- Source data
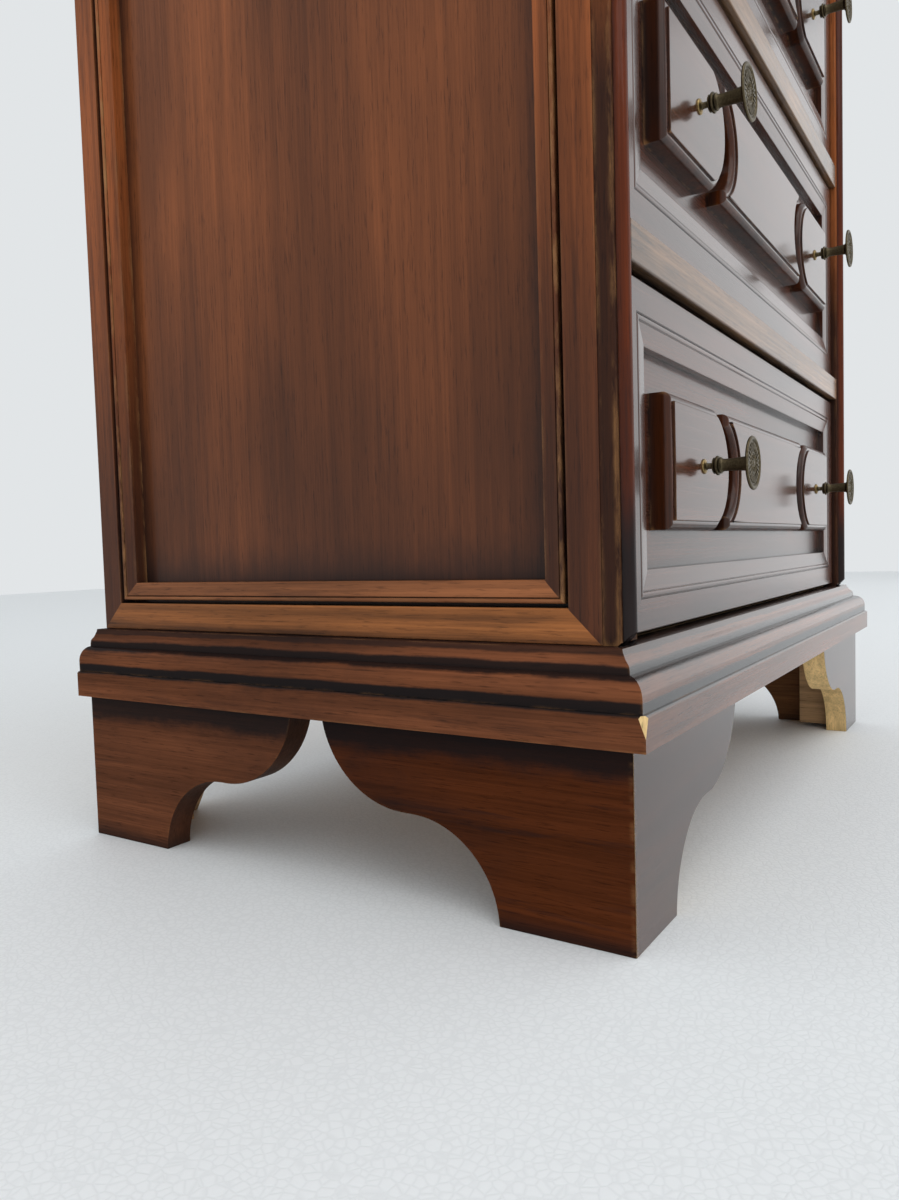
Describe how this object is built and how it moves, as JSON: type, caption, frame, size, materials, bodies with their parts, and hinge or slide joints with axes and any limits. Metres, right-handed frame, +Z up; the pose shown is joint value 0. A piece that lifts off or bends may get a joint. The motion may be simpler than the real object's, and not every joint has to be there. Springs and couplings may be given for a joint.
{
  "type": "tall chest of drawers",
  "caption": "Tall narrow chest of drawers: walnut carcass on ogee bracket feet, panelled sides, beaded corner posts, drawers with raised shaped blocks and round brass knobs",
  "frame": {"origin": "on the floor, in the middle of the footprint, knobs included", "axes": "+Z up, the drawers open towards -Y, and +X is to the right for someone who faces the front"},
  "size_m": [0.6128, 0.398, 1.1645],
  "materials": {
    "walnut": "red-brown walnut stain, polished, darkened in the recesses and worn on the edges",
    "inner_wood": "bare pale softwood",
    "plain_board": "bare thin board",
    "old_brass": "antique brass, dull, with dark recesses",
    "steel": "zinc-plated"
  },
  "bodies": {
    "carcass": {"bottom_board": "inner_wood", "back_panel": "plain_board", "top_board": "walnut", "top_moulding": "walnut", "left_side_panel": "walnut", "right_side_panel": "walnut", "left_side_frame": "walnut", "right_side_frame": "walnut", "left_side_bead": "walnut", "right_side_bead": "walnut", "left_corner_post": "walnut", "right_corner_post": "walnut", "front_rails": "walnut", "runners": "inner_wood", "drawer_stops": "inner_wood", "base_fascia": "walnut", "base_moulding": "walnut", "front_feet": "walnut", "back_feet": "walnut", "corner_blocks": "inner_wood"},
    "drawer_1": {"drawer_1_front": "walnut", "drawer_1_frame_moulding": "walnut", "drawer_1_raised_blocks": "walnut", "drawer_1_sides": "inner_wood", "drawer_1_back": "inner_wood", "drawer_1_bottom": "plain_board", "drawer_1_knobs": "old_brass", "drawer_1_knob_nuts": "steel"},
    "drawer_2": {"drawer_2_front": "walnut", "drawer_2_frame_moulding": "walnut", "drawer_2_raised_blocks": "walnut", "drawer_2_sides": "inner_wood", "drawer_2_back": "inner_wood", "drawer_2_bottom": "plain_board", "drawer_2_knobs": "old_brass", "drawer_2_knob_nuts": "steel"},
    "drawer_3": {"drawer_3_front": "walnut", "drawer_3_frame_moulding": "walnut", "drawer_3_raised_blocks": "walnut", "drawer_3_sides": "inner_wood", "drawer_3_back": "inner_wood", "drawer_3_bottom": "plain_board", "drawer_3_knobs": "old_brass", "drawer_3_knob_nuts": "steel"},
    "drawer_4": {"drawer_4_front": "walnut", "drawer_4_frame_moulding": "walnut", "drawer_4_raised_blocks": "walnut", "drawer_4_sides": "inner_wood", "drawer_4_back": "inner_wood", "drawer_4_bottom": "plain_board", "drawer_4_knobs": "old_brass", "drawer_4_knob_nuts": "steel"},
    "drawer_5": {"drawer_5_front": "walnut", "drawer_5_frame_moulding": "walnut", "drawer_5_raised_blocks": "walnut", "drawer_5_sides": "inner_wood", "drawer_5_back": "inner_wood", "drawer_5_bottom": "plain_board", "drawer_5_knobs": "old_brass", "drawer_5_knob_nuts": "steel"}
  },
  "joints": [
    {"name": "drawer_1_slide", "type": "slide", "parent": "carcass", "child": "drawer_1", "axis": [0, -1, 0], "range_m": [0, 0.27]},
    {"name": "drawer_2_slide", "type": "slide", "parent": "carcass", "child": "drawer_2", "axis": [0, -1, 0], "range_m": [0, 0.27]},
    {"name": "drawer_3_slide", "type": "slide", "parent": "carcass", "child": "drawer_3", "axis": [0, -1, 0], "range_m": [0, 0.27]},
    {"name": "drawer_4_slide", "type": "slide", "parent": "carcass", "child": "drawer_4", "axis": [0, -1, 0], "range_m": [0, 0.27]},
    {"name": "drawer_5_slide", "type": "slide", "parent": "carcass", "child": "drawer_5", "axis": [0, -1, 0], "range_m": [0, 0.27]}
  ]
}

- Direction
Print out the whole listing exactly as it appears.

- Finished answer
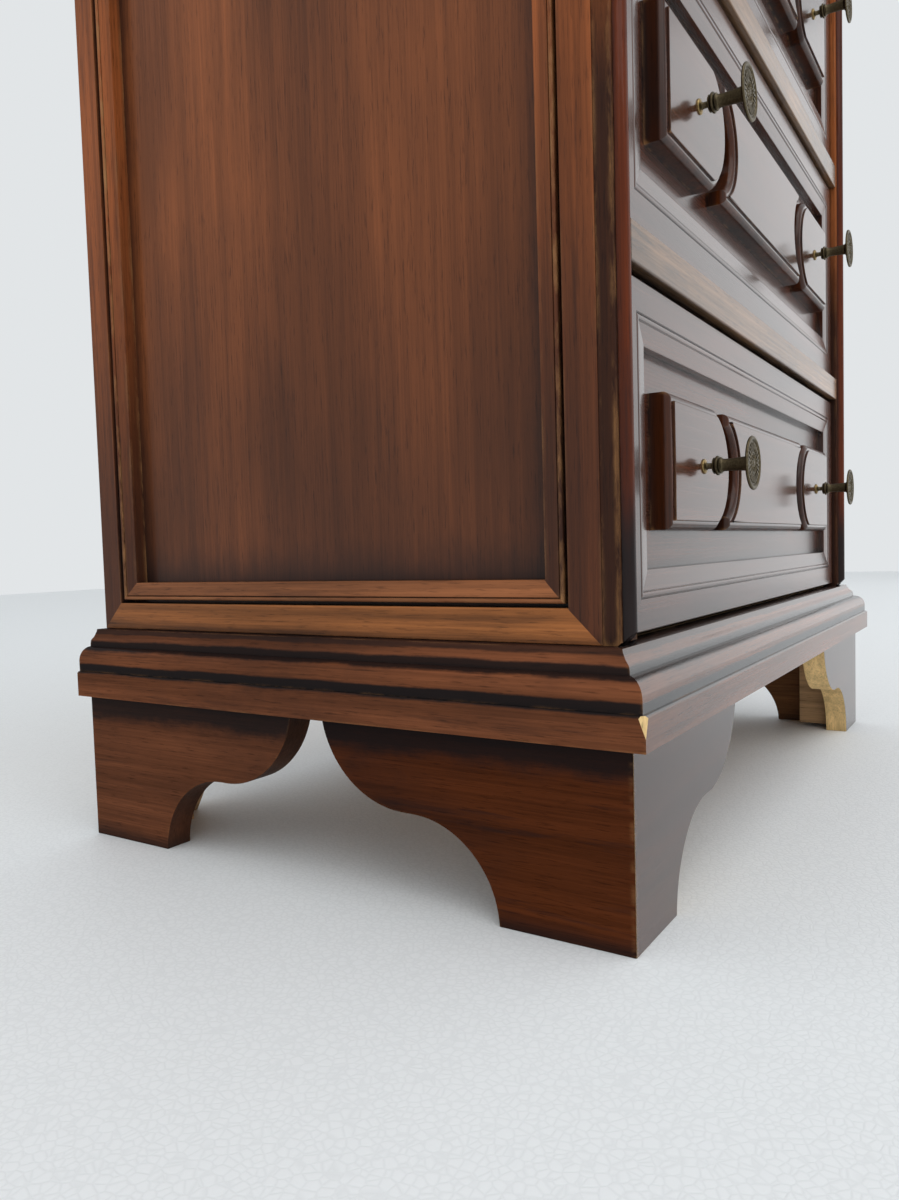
Describe how this object is built and how it moves, as JSON: type, caption, frame, size, materials, bodies with their parts, and hinge or slide joints with axes and any limits. Metres, right-handed frame, +Z up; the pose shown is joint value 0. A piece that lifts off or bends may get a joint. The motion may be simpler than the real object's, and not every joint has to be there. Springs and couplings may be given for a joint.
{
  "type": "tall chest of drawers",
  "caption": "Tall narrow chest of drawers: walnut carcass on ogee bracket feet, panelled sides, beaded corner posts, drawers with raised shaped blocks and round brass knobs",
  "frame": {"origin": "on the floor, in the middle of the footprint, knobs included", "axes": "+Z up, the drawers open towards -Y, and +X is to the right for someone who faces the front"},
  "size_m": [0.6128, 0.398, 1.1645],
  "materials": {
    "walnut": "red-brown walnut stain, polished, darkened in the recesses and worn on the edges",
    "inner_wood": "bare pale softwood",
    "plain_board": "bare thin board",
    "old_brass": "antique brass, dull, with dark recesses",
    "steel": "zinc-plated"
  },
  "bodies": {
    "carcass": {"bottom_board": "inner_wood", "back_panel": "plain_board", "top_board": "walnut", "top_moulding": "walnut", "left_side_panel": "walnut", "right_side_panel": "walnut", "left_side_frame": "walnut", "right_side_frame": "walnut", "left_side_bead": "walnut", "right_side_bead": "walnut", "left_corner_post": "walnut", "right_corner_post": "walnut", "front_rails": "walnut", "runners": "inner_wood", "drawer_stops": "inner_wood", "base_fascia": "walnut", "base_moulding": "walnut", "front_feet": "walnut", "back_feet": "walnut", "corner_blocks": "inner_wood"},
    "drawer_1": {"drawer_1_front": "walnut", "drawer_1_frame_moulding": "walnut", "drawer_1_raised_blocks": "walnut", "drawer_1_sides": "inner_wood", "drawer_1_back": "inner_wood", "drawer_1_bottom": "plain_board", "drawer_1_knobs": "old_brass", "drawer_1_knob_nuts": "steel"},
    "drawer_2": {"drawer_2_front": "walnut", "drawer_2_frame_moulding": "walnut", "drawer_2_raised_blocks": "walnut", "drawer_2_sides": "inner_wood", "drawer_2_back": "inner_wood", "drawer_2_bottom": "plain_board", "drawer_2_knobs": "old_brass", "drawer_2_knob_nuts": "steel"},
    "drawer_3": {"drawer_3_front": "walnut", "drawer_3_frame_moulding": "walnut", "drawer_3_raised_blocks": "walnut", "drawer_3_sides": "inner_wood", "drawer_3_back": "inner_wood", "drawer_3_bottom": "plain_board", "drawer_3_knobs": "old_brass", "drawer_3_knob_nuts": "steel"},
    "drawer_4": {"drawer_4_front": "walnut", "drawer_4_frame_moulding": "walnut", "drawer_4_raised_blocks": "walnut", "drawer_4_sides": "inner_wood", "drawer_4_back": "inner_wood", "drawer_4_bottom": "plain_board", "drawer_4_knobs": "old_brass", "drawer_4_knob_nuts": "steel"},
    "drawer_5": {"drawer_5_front": "walnut", "drawer_5_frame_moulding": "walnut", "drawer_5_raised_blocks": "walnut", "drawer_5_sides": "inner_wood", "drawer_5_back": "inner_wood", "drawer_5_bottom": "plain_board", "drawer_5_knobs": "old_brass", "drawer_5_knob_nuts": "steel"}
  },
  "joints": [
    {"name": "drawer_1_slide", "type": "slide", "parent": "carcass", "child": "drawer_1", "axis": [0, -1, 0], "range_m": [0, 0.27]},
    {"name": "drawer_2_slide", "type": "slide", "parent": "carcass", "child": "drawer_2", "axis": [0, -1, 0], "range_m": [0, 0.27]},
    {"name": "drawer_3_slide", "type": "slide", "parent": "carcass", "child": "drawer_3", "axis": [0, -1, 0], "range_m": [0, 0.27]},
    {"name": "drawer_4_slide", "type": "slide", "parent": "carcass", "child": "drawer_4", "axis": [0, -1, 0], "range_m": [0, 0.27]},
    {"name": "drawer_5_slide", "type": "slide", "parent": "carcass", "child": "drawer_5", "axis": [0, -1, 0], "range_m": [0, 0.27]}
  ]
}